A Book of American Martyrs

That is a blessing of bad dreams, they are quickly forgotten.

While Edna Mae slept in our bed, with opened mouth, and damp hoarse breath, but less agitation than before, I felt my own agitation gradually subside; and a feeling of gratitude filled my heart. For it seemed to be decided, I was not meant to put my dear wife out of misery. And it was not so clear, that God did not have a special destiny for Luther Dunphy.

Quietly I switched off the light and slid beneath the covers beside the female body.

“Thank you, God. You have shown me the way as I have prayed You would.”


SOON AFTER THIS, without informing my dear wife I became a member of Operation Rescue, which I discovered through the Army of God newsletter. In all, I would attend only three meetings and at these, I would not speak. But, with the others, I would vow to lay my life on the line for Jesus.





THE LOST DAUGHTER


In January 1998 it happened. Though I saw the other vehicle turning out onto the highway I could not brake my vehicle in time.
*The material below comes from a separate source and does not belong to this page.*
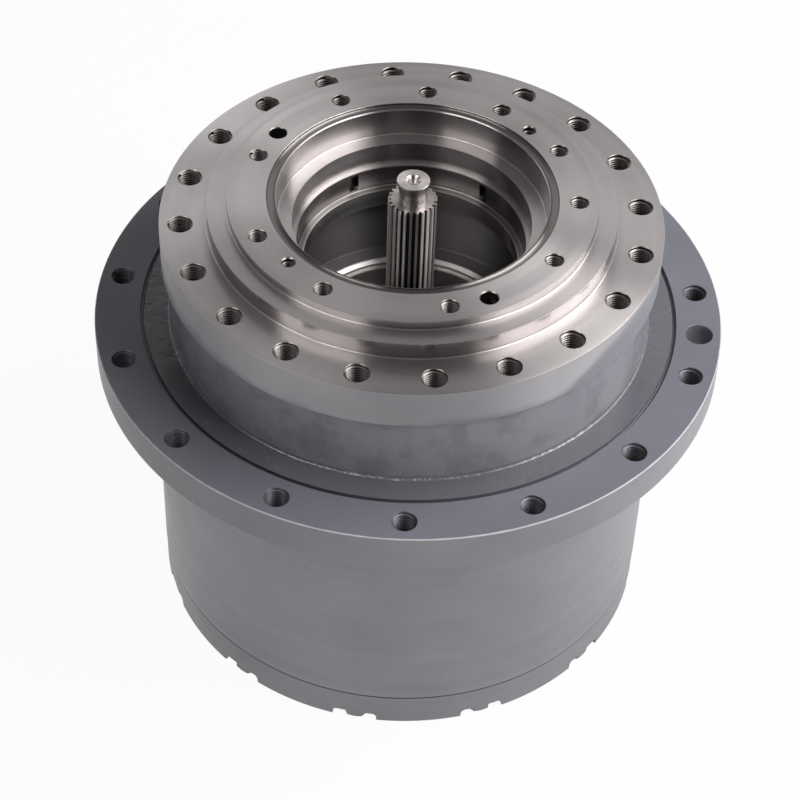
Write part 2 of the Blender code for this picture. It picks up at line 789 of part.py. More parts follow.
def add_webs_and_sockets(carrier, upper_plate, bottom, planet_bottom, plate_bottom):
    """Join the lower plate to three webs and the upper plate, then cut the seats of the planet pins."""
    webs = [web_outline(angle) for angle in spread(planet_count, pi / planet_count)]
    join(carrier, extruded(carrier.name + "_webs", webs, planet_bottom - axial_float - overrun,
                           plate_bottom + overrun))
    join(carrier, upper_plate)
    cut(carrier, posts(carrier.name + "_pin_seats", at_angles(planet_circle_radius, planet_angles),
                       pin_hole_radius, bottom - overrun, plate_bottom + pin_socket_depth, pin_sides))


def make_carrier_1(material, body):
    rim = circle(carrier_radius, ring_sides)
    opening = circle(carrier_opening_radius, ring_sides)
    lower_plate = extruded("carrier_1", [rim, opening], carrier_1_bottom, planet_1_bottom - axial_float)
    carrier = add_piece("carrier_1", lower_plate, material, body)
    upper_plate = extruded("carrier_1_upper_plate", [rim, sun_outline(spline_fit)], carrier_1_plate, carrier_1_top)
    add_webs_and_sockets(carrier, upper_plate, carrier_1_bottom, planet_1_bottom, carrier_1_plate)


def make_carrier_2(material, body):
    rim = circle(carrier_radius, ring_sides)
    opening = circle(carrier_opening_radius, ring_sides)
    lower_plate = extruded("carrier_2", [rim, opening], carrier_2_bottom, planet_2_bottom - axial_float)
    carrier = add_piece("carrier_2", lower_plate, material, body)
    seat = inside(carrier_seat_radius, hub_sides)
    boss_top = spindle_end + carrier_seat_length - carrier_seat_end_gap
    profile = ((carrier_bore_radius, boss_top), (seat, boss_top), (seat, carrier_2_top),
               (carrier_radius, carrier_2_top), (carrier_radius, carrier_2_plate),
               (carrier_bore_radius, carrier_2_plate))
    add_webs_and_sockets(carrier, turned("carrier_2_upper_plate", profile, hub_sides),
                         carrier_2_bottom, planet_2_bottom, carrier_2_plate)


def make_sun_gear_2(material, body):
    outlines = [sun_outline(), circle(sun_bore_radius, shaft_sides)]
    mesh = extruded("sun_gear_2", outlines, carrier_1_plate + gap, carrier_2_plate - gap)
    add_piece("sun_gear_2", mesh, material, body)


def make_stage(stage, low, high, pin_low, pin_high, pin_body, gear_steel, pin_steel, bush_metal):
    """Three planets on their pins; each planet and its bush turn about an empty on the pin's axis."""
    shell = circle(inside(planet_bore_radius, pin_sides), pin_sides)
    lining = circle(free_around(planet_pin_radius, pin_sides), pin_sides)
    bore = circle(planet_bore_radius, pin_sides)
    for letter, angle in zip(planet_letters, planet_angles):
        centre = (*polar(planet_circle_radius, angle), 0)
        pin = f"planet_pin_{stage}_{letter}"
        gear = f"planet_gear_{stage}_{letter}"
        bush = f"planet_bush_{stage}_{letter}"
        axle = add_empty(f"planet_axis_{stage}_{letter}", centre)
        teeth = planet_outline(angle - pi / planet_teeth)
        add_piece(pin, posts(pin, [(0, 0)], planet_pin_radius, pin_low, pin_high, pin_sides),
                  pin_steel, pin_body, centre)
        add_piece(gear, extruded(gear, [teeth, bore], low, high), gear_steel, axle)
        add_piece(bush, extruded(bush, [shell, lining], low, high), bush_metal, axle)


def merge_flat_faces(mesh):
    """Dissolve the edges that the cuts left inside flat faces."""
    shape = bmesh.new()
    shape.from_mesh(mesh)
    bmesh.ops.dissolve_limit(shape, angle_limit=flat_angle, verts=shape.verts, edges=shape.edges)
    shape.to_mesh(mesh)
    shape.free()


def finish_pieces():
    """Give each piece its finished mesh, smooth with sharp corners, and clear the cutters away."""
    pieces = [item for item in parts.objects if item.type == "MESH"]
    finished = [evaluated_mesh(item) for item in pieces]
    for item, mesh in zip(pieces, finished):
        item.modifiers.clear()
        item.data = mesh
        merge_flat_faces(mesh)
        mesh.shade_smooth()
        mesh.set_sharp_from_angle(angle=crease_angle)
    for tool in list(tools.objects):
        bpy.data.objects.remove(tool, do_unlink=True)


def build():
    machined = finish("machined steel", (0.42, 0.4, 0.39), 0.3, 1.0)
    paint = finish("slate paint", (0.13, 0.135, 0.16), 0.45, 0.0)
    bolt_steel = finish("bolt steel", (0.16, 0.16, 0.17), 0.4, 1.0)
    bearing_steel = finish("bearing steel", (0.55, 0.55, 0.56), 0.2, 1.0)
    gear_steel = finish("gear steel", (0.33, 0.33, 0.34), 0.35, 1.0)
    bronze = finish("bush bronze", (0.45, 0.27, 0.1), 0.35, 1.0)
    cast_iron = finish("cast iron", (0.2, 0.2, 0.2), 0.6, 0.8)
    rubber = finish("seal rubber", (0.02, 0.02, 0.02), 0.7, 0.0)

    hub_body = add_empty("hub_axis")
    housing_body = add_empty("housing_axis")
    input_body = add_empty("input_axis")
    carrier_1_body = add_empty("carrier_1_axis")
    upper_rollers_body = add_empty("upper_rollers_axis")
    lower_rollers_body = add_empty("lower_rollers_axis")

    make_hub(machined, hub_body)
    make_bearing_cone("upper_bearing_inner_ring", upper_bearing_bottom, 1, bearing_steel, hub_body)
    make_bearing_cone("lower_bearing_inner_ring", lower_bearing_bottom, -1, bearing_steel, hub_body)
    make_bearing_nut(bolt_steel, hub_body)
    make_seal_metal("face_seal_ring_hub", 1, bearing_steel, hub_body)
    make_seal_rubber("face_seal_rubber_hub", 1, rubber, hub_body)
    make_carrier_2(cast_iron, hub_body)

    make_housing(paint, housing_body)
    make_ring_gear(paint, housing_body)
    make_cover(paint, housing_body)
    make_bearing_cup("upper_bearing_outer_ring", upper_bearing_bottom, 1, bearing_steel, housing_body)
    make_bearing_cup("lower_bearing_outer_ring", lower_bearing_bottom, -1, bearing_steel, housing_body)
    make_seal_metal("face_seal_ring_housing", -1, bearing_steel, housing_body)
    make_seal_rubber("face_seal_rubber_housing", -1, rubber, housing_body)
    make_flat_ring("cover_seal_ring", spigot_top + gap, rubber, housing_body)
    make_flat_ring("housing_seal_ring", drum_upper_shoulder + gap, rubber, housing_body)
    make_thrust_pad(bronze, housing_body)
    make_cover_bolts(bolt_steel, housing_body)
    make_plugs(bolt_steel, housing_body)

    make_input_shaft(gear_steel, input_body)
    make_carrier_1(cast_iron, carrier_1_body)
    make_sun_gear_2(gear_steel, carrier_1_body)
    make_roller_set("upper_bearing_rollers", upper_bearing_bottom, 1, bearing_steel, upper_rollers_body)
    make_roller_set("lower_bearing_rollers", lower_bearing_bottom, -1, bearing_steel, lower_rollers_body)
    make_stage(1, planet_1_bottom, planet_1_top, carrier_1_bottom + pin_recess,
               carrier_1_plate + pin_socket_depth - gap, carrier_1_body, gear_steel, bearing_steel, bronze)
    make_stage(2, planet_2_bottom, planet_2_top, carrier_2_bottom + pin_recess,
               carrier_2_plate + pin_socket_depth - gap, hub_body, gear_steel, bearing_steel, bronze)
    finish_pieces()


build()
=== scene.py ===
"""Looks of an excavator final drive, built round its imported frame. Metres, +Z up."""

from math import cos, pi, radians, sin

import bmesh
import bpy
from mathutils import Matrix, Vector


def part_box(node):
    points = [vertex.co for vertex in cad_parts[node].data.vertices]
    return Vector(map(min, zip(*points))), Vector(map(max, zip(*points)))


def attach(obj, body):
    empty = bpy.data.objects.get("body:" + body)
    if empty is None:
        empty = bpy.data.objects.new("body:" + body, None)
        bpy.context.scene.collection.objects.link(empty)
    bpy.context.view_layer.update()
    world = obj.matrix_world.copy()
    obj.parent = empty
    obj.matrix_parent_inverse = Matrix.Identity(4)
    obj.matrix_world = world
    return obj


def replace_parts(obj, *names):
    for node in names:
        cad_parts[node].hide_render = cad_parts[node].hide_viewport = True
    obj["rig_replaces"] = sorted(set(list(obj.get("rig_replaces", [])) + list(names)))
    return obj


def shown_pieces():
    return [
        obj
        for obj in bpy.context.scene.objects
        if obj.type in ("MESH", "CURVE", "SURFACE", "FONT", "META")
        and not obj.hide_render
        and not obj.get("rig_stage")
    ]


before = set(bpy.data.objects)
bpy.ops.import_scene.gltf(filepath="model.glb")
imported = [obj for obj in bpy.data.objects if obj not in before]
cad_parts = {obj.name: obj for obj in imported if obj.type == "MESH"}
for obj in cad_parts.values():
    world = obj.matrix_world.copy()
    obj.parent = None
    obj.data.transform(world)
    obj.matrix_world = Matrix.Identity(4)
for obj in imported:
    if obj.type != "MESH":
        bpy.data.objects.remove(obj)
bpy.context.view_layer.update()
scene = bpy.context.scene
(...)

In a lightly falling snow it happened. And the highway beginning to glaze over with a thin glittering film of ice.

This too was a turn in my soul. Jesus, forgive me!

Some distance ahead saw the pickup continuing out onto the highway through the stop sign. At the County Line Road this was, just outside town. Where I would drive sometimes, to the county landfill. It is not a much-used road and so there is no traffic light only just a stop sign. In a lightly falling snow the pickup was not so visible as it would have been in bright sunshine for the chassis was of no-color like stone worn smooth.

When you are driving on the state highway north of Muskegee Falls the speed limit is fifty-five miles an hour. There are few traffic lights.

So suddenly this happened, the pickup in the farthest-right lane.

Always there is a refusal to see what your eyes are seeing, when it is a terrible sight. When another has dared to behave so willfully and in violation of the law. For this was what’s called a rolling stop and it is in violation of the law.

Returning home from a morning of Saturday chores, and less than a mile from home. And in my distracted state—(for there is much to think about when your workhours have been cut back by one-third and in a family of five children of whom one has been diagnosed with a neurological condition)—seeming to hesitate for just a moment, a fraction of a moment, thinking—No. You are not going to push out onto the highway. Not in front of me.

It is not like me, to think in such a way. Except sometimes behind the wheel of my vehicle when others seek to cut me off or take advantage. And even then, when turning at a light, a left-turn for instance, it is (usually) my custom to allow the driver in the opposite lane to turn first, out of friendliness; for a young minister who was much admired, in Toledo, had behaved in such a way, in imitation of Jesus, and had made an impression upon me. Also it is rare for me to speed on any road, for “anger management” has taught me to master such aggressiveness, as it is called, on the road as elsewhere.

Turning the other cheek as Jesus bade us is just good sound advice, we were told. The person who is hurt by anger, is you.

But it seemed, the pickup at County Line Road had scarcely slowed its speed before continuing out into the busy highway. Whoever was at the wheel of the vehicle could see how traffic in the farthest-right lane was speeding toward him and could gauge (it is to be supposed) that there was (probably) not sufficient time for him to turn onto the highway and increase his speed to prevent a collision, yet boldly he proceeded just the same.

He would be a young man, I guessed. A teenager.

Possibly a man of my age. But not a woman, and not an elderly man.

From somewhere close by came a terrible sound of a horn, or horns. And even as my foot leapt to the brake, to press down hard, it was too late to avoid a collision with the vehicle directly in front of me, that was traveling at a speed more or less identical to my own, but now was being braked by its driver, to avoid hitting the pickup in the lane ahead; and without thinking, for there was no time to think, I turned the wheel of my vehicle sharply to the left, and pressed down the brake pedal even as the tires were skidding on the ice-film. Within seconds there was a three-vehicle collision even as—(as we would afterward learn)—the pickup continued on the highway, in the right lane, speeding away without (it seemed) a backward glance; and the guilty driver never apprehended.